> **EXERCISE**
Repeat exactly the lines between and including those that contain "What three.js module" and "const FOURCHETTE_TUCK = 2.6;". Output no other line.

>> START THE RECORDS

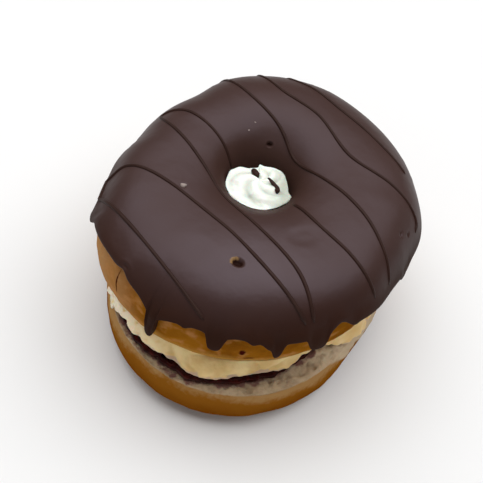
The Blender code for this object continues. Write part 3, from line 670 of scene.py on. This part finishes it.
DRIP_FULL = 20  # degrees of drop that give it the whole relief
BULGES = ((-155.5, 7, 3.0, 6, 0.0010),)  # direction, turn, half width and half height in degrees, and rise
ICING_WAVES = ((0.00040, 0.017, 41), (0.00017, 0.0085, 42))
CROWDING = 2.0  # columns that a drip has besides each one that the even coat would have
CROWDING_DROP = 12  # degrees of drop that give it all of these
HOLE_TURN = 204  # degrees round the section where the coat ends in the hole
HOLE_WAVE = 3
EDGE_BEAD = 0.0006
BEAD_WIDTH = 9
LIP_TURN = 2.2
PITS = (  # direction, turn, half length round the ring, half length across it, depth: in degrees and mm
    (-96, 80.5, 2.2, 1.5, 1.15), (98, 140, 1.2, 0.9, 0.9), (-14.3, 44, 1.0, 0.7, 0.7),
    (-11, 36, 0.8, 0.6, 0.6), (-150, 105, 1.1, 1.0, 0.35), (-129, 37, 2.2, 1.3, 1.1),
    (-60, 101, 6.0, 4.0, 0.22), (-113, 78, 7.0, 5.0, 0.22),
)
PIT_WALL = (0.35, 1.0)  # shares of a pit's size between which its floor climbs to the coat
PIT_RIM = 0.09  # height of the rim round a pit, as a share of its depth
PIT_RIM_RING = (1.15, 0.22)  # where the rim stands and how broad it is, as shares of the pit's size
TORN_RING = (0.85, 0.20)
TORN_SIDE = (-0.8, 0.6, 0)  # the side of the burst bubble, the first pit, where its rim is torn
CHOCOLATE = (0.034, 0.0118, 0.0062)
CHOCOLATE_DEEP = (0.015, 0.0042, 0.0022)
# painted light: a paler chocolate for the lit top of the coat
CHOCOLATE_LIT_TOP = (0.054, 0.028, 0.023)
SHEEN_TINT = (0.92, 0.84, 1.0, 1)
SHEEN_FRONT = (-90, 30)  # where the coat is most satin: direction and half width
SHEEN_EVEN, SHEEN_EXTRA = 0.75, 0.45  # how satin it is elsewhere, and how much more there
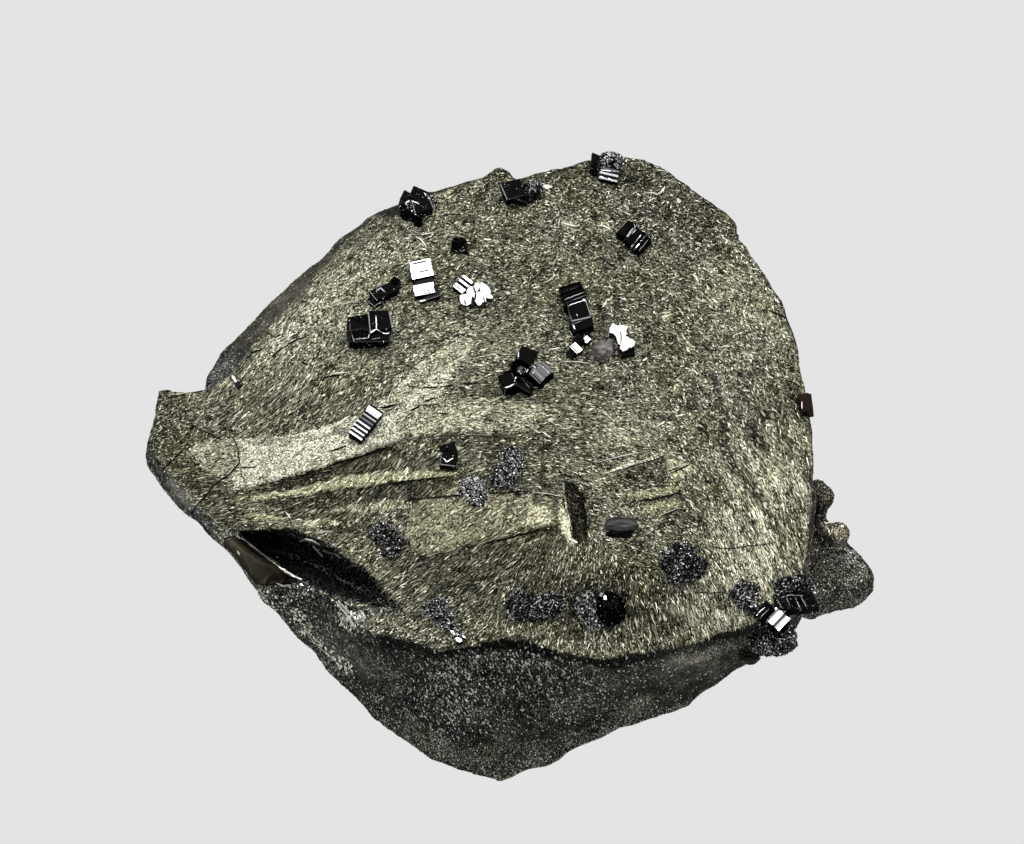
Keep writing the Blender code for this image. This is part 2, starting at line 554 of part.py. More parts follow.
def seat_tools(host):
    # The host's own form, once raised and once widened, so that a crystal keeps clear of it
    bpy.context.view_layer.update()
    finished = host.evaluated_get(bpy.context.evaluated_depsgraph_get())
    raised = bmesh.new()
    raised.from_mesh(finished.to_mesh())
    wide = raised.copy()
    spread = 1.0 + GAP / SEAT_REACH
    bmesh.ops.translate(raised, vec=(0.0, 0.0, GAP * MM), verts=raised.verts)
    bmesh.ops.scale(wide, vec=(spread, spread, 1.0), verts=wide.verts)
    tools = []
    for name, bm in (("raised_seat", raised), ("wide_seat", wide)):
        tools.append(add_object(name, bm, 1.0))
        tools[-1].hide_render = True
        tools[-1].display_type = "WIRE"
    return tools


def near_rim(x, y, reach):
    around = [(x + reach * math.cos(turn), y + reach * math.sin(turn)) for turn in range(6)]
    return not all(inside(point, RIM) for point in around)


def build_crystal(name, seed, raised_seat, wide_seat):
    (x, y), finish, grains = CRYSTALS[name]
    crystal = None
    for number, (shape, size, offset, turn, tilt, ribs) in enumerate(grains):
        bm = shape(size, seed * 10 + number, ribs)
        place = Matrix.Translation((x + offset[0], y + offset[1], surface(x + offset[0], y + offset[1])))
        place @= Matrix.Rotation(math.radians(turn), 4, "Z") @ Matrix.Rotation(math.radians(tilt), 4, "Y")
        bmesh.ops.transform(bm, matrix=place, verts=bm.verts)
        if crystal is None:
            crystal = add_object(name, bm)
            crystal.data.materials.append(finish_material(name, finish))
        else:
            boolean(crystal, "UNION", add_tool(f"{name}_grain_{number}", bm))
    boolean(crystal, "DIFFERENCE", raised_seat)
    if near_rim(x, y, EDGE_REACH):
        boolean(crystal, "DIFFERENCE", wide_seat)
    return crystal


def main():
    for obj in list(bpy.data.objects):
        bpy.data.objects.remove(obj, do_unlink=True)
    origin = bpy.data.objects.new("specimen_origin", None)
    origin.location = Vector((*PLAN_SHIFT, 0.0)) * MM
    bpy.context.scene.collection.objects.link(origin)
    host = build_host()
    seats = seat_tools(host)
    for seed, name in enumerate(CRYSTALS, 1):
        build_crystal(name, seed, *seats)
    for piece in bpy.data.objects:
        if piece is not origin:
            piece.parent = origin


main()
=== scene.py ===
import math
import random

import bmesh
import bpy
import numpy as np
from mathutils import Matrix, Vector, kdtree, noise
from mathutils.bvhtree import BVHTree


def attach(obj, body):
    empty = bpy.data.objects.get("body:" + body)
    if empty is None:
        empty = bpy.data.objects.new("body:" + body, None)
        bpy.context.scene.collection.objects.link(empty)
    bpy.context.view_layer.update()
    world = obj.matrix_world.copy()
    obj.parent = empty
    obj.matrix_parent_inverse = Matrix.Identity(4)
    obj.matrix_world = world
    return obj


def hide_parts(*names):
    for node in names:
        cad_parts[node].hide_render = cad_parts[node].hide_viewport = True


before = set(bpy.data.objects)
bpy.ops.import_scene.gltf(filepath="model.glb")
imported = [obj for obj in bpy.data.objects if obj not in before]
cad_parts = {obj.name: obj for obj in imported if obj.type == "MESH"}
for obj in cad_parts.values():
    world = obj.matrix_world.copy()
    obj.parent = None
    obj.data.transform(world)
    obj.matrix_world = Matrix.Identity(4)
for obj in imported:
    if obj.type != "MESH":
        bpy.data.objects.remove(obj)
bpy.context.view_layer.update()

mm = 0.001
scene = bpy.context.scene
print("frame loaded,", len(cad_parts), "nodes")

# The camera looks down on the etched face; one pixel of the photo is 0.09 mm on the specimen
photoView = {
    "width": 1024, "height": 844,
    "millimetresPerPixel": 0.09,
    "elevation": 70.0,
    "lens": 400.0, "sensor": 36.0,
    "target": (0.27, 2.38, 14.0),      # the point in the middle of the picture, in mm
}


def cameraAxes():
    tilt = math.radians(photoView["elevation"])
    forward = Vector((0.0, math.cos(tilt), -math.sin(tilt)))
    right = Vector((1.0, 0.0, 0.0))
    return right, right.cross(forward), forward


def cameraPlace():
    span = photoView["width"] * photoView["millimetresPerPixel"] * mm
    distance = span / photoView["sensor"] * photoView["lens"]
    return Vector(photoView["target"]) * mm - cameraAxes()[2] * distance


focalPixels = photoView["width"] * photoView["lens"] / photoView["sensor"]


def makeCamera():
    data = bpy.data.cameras.new("photoCamera")
    data.lens, data.sensor_width = photoView["lens"], photoView["sensor"]
    data.clip_start, data.clip_end = 0.01, 10.0
    camera = bpy.data.objects.new("photoCamera", data)
    right, up, forward = cameraAxes()
    turn = Matrix((right, up, -forward)).transposed().to_4x4()
    camera.matrix_world = Matrix.Translation(cameraPlace()) @ turn
    scene.collection.objects.link(camera)
    scene.camera = camera


def photoSpots(points):
    # Where points of the specimen, in metres, stand in the photo, in pixels
    right, up, forward = (np.array(axis) for axis in cameraAxes())
    offset = np.asarray(points) - np.array(cameraPlace())
    depth = offset @ forward
    x = photoView["width"] / 2 + offset @ right / depth * focalPixels
    y = photoView["height"] / 2 - offset @ up / depth * focalPixels
    return np.stack([x, y], 1)


def photoRay(spot):
    right, up, forward = cameraAxes()
    x = (spot[0] - photoView["width"] / 2) / focalPixels
    y = (photoView["height"] / 2 - spot[1]) / focalPixels
    return cameraPlace(), (forward + right * x + up * y).normalized()


makeCamera()


# Small helpers for node trees
def addNode(tree, kind, values=None, **settings):
    made = tree.nodes.new(kind)
    for name, value in settings.items():
        setattr(made, name, value)
    for key, value in (values or {}).items():
        if isinstance(value, bpy.types.NodeSocket):
            tree.links.new(value, made.inputs[key])
        else:
            made.inputs[key].default_value = value
    return made


def calc(tree, operation, a, b, clamp=False):
    return addNode(tree, "ShaderNodeMath", {0: a, 1: b}, operation=operation, use_clamp=clamp).outputs[0]


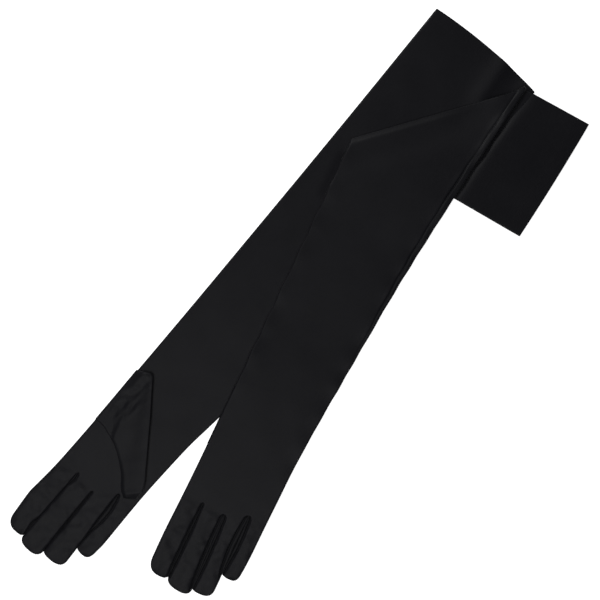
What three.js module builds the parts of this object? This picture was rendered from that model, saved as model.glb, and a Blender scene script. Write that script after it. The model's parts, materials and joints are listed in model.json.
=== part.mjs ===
// A pair of sixty-centimetre opera gloves in stretch satin, laid flat: the right glove lies palm up with
// its thumb folded across the palm, and the left glove lies back up over it, crossing at a small angle,
// with its cuff end folded under along a diagonal so that the last of the sleeve points out to the side.
// Millimetres, +Z up, the sleeves along +Y and the fingers towards -Y.
import * as THREE from "three";

// Cloth and stacking
const CLOTH = 0.6; // one layer of satin
const GAP = 0.3; // air between neighbouring pieces
const STRIP = 0.8; // a fourchette or seam allowance lying between the two faces of a glove
const FLAT = 2 * CLOTH + 2 * GAP + STRIP; // a glove laid flat
const THUMB_CLOTH = 0.5;
const THUMB_FLAT = 2 * THUMB_CLOTH + GAP;

// Lengths along a glove, measured from the knuckle line
const LENGTH_TO_CUFF = 518;
const CUFF_BOW = 5; // the cuff edge bulges this much at its middle
const FOLD_LINE_OF_FINGERS = -6;
const HEM = 12;
const SIDE_STRIP = 6; // width of the folded edge and of the side seam's allowance
const FOURCHETTE_TUCK = 2.6; // how far a fourchette reaches in under the finger's face

// The pair's layout: each glove's knuckle centre and the turn of its sleeve from +Y
const RIGHT_AT = [-55.4, -239.6];
const RIGHT_TURN = THREE.MathUtils.degToRad(-7.02);
const LEFT_AT = [50.8, -190.6];
const LEFT_TURN = THREE.MathUtils.degToRad(7.1);

// The left glove's diagonal fold: where it meets the thumb-side edge, and its slope across the sleeve
const FOLD_START = [-53.6, 342.1];
const FOLD_SLOPE = 0.955;

const BLACK = 0x1b1b1d;
const DARK = 0x151517;

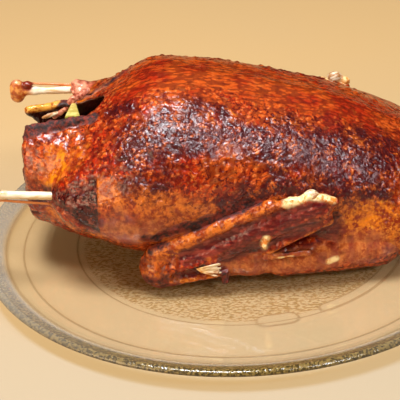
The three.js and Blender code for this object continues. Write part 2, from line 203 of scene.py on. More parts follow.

>> END THE RECORDS

> **SOLUTION FOR THIS EXERCISE**
What three.js module builds the parts of this object? This picture was rendered from that model, saved as model.glb, and a Blender scene script. Write that script after it. The model's parts, materials and joints are listed in model.json.
=== part.mjs ===
// A pair of sixty-centimetre opera gloves in stretch satin, laid flat: the right glove lies palm up with
// its thumb folded across the palm, and the left glove lies back up over it, crossing at a small angle,
// with its cuff end folded under along a diagonal so that the last of the sleeve points out to the side.
// Millimetres, +Z up, the sleeves along +Y and the fingers towards -Y.
import * as THREE from "three";

// Cloth and stacking
const CLOTH = 0.6; // one layer of satin
const GAP = 0.3; // air between neighbouring pieces
const STRIP = 0.8; // a fourchette or seam allowance lying between the two faces of a glove
const FLAT = 2 * CLOTH + 2 * GAP + STRIP; // a glove laid flat
const THUMB_CLOTH = 0.5;
const THUMB_FLAT = 2 * THUMB_CLOTH + GAP;

// Lengths along a glove, measured from the knuckle line
const LENGTH_TO_CUFF = 518;
const CUFF_BOW = 5; // the cuff edge bulges this much at its middle
const FOLD_LINE_OF_FINGERS = -6;
const HEM = 12;
const SIDE_STRIP = 6; // width of the folded edge and of the side seam's allowance
const FOURCHETTE_TUCK = 2.6; // how far a fourchette reaches in under the finger's face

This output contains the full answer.